DataFrame Operations & Manipulation

  • Learn how to filter, sort, select, and transform Pandas DataFrames efficiently.
  • Indexing & Selecting Data

    Why Indexing Matters

    Indexing allows you to access specific rows and columns from a DataFrame quickly and accurately.

    Sample DataFrame

import pandas as pd

data = {
    "Name": ["Aman", "Riya", "Neha", "Karan"],
    "Age": [22, 25, 23, 30],
    "City": ["Delhi", "Mumbai", "Pune", "Delhi"],
    "Marks": [85, 90, 88, 92]
}

df = pd.DataFrame(data)
print(df)
  • Selecting Columns

df["Name"]
df[["Name", "Marks"]]
  • Selecting Rows by Label (loc)

df.loc[0]
df.loc[1:3]
  • Selecting Rows by Position (iloc)

df.iloc[0]
df.iloc[0:2]
  • loc vs iloc

    • loc → label-based

    • iloc → position-based


    Filtering Rows & Columns

    What is Filtering?

    Filtering means selecting data based on conditions.

    Filtering Rows

df[df["Age"] > 23]
  • Multiple Conditions

df[(df["Age"] > 23) & (df["City"] == "Delhi")]
  • Filtering Columns

df.loc[:, ["Name", "Marks"]]
  • Using isin()

df[df["City"].isin(["Delhi", "Pune"])]
  • Adding & Removing Columns

    Adding a New Column

df["Passed"] = df["Marks"] >= 40
print(df)
  • Adding Column Using Calculation

df["Bonus"] = df["Marks"] + 5
  • Renaming Columns

df.rename(columns={"Marks": "Score"}, inplace=True)
  • Removing a Column

df.drop("City", axis=1, inplace=True)
  • Removing Multiple Columns

df.drop(["Age", "Passed"], axis=1, inplace=True)
  • Basic Data Cleaning

    Why Data Cleaning is Important

    Real-world data is often incomplete, inconsistent, or incorrect. Data cleaning ensures accurate analysis.

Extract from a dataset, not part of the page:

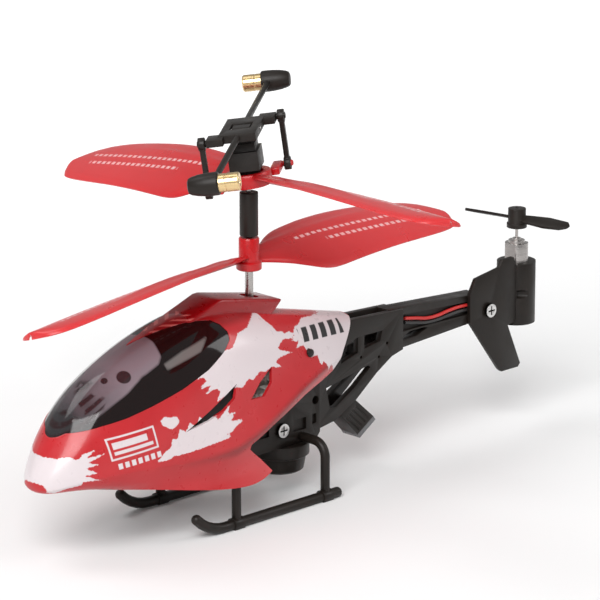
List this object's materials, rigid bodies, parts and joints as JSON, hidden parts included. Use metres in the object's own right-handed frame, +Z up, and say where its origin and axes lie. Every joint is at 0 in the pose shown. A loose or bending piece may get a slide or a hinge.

    Handling Missing Values

df.isnull()
df.isnull().sum()
  • Filling Missing Values

df["Score"].fillna(df["Score"].mean(), inplace=True)
  • Dropping Missing Values

df.dropna(inplace=True)
  • Removing Duplicate Rows

df.drop_duplicates(inplace=True)
  • Changing Data Types

df["Score"] = df["Score"].astype(int)
  • Replacing Values

df["City"].replace("Delhi", "New Delhi", inplace=True)
  • Real-World Use Cases

    • Cleaning CSV files

    • Preparing datasets for ML

    • Business reports

    • Data validation

    • Analytics dashboards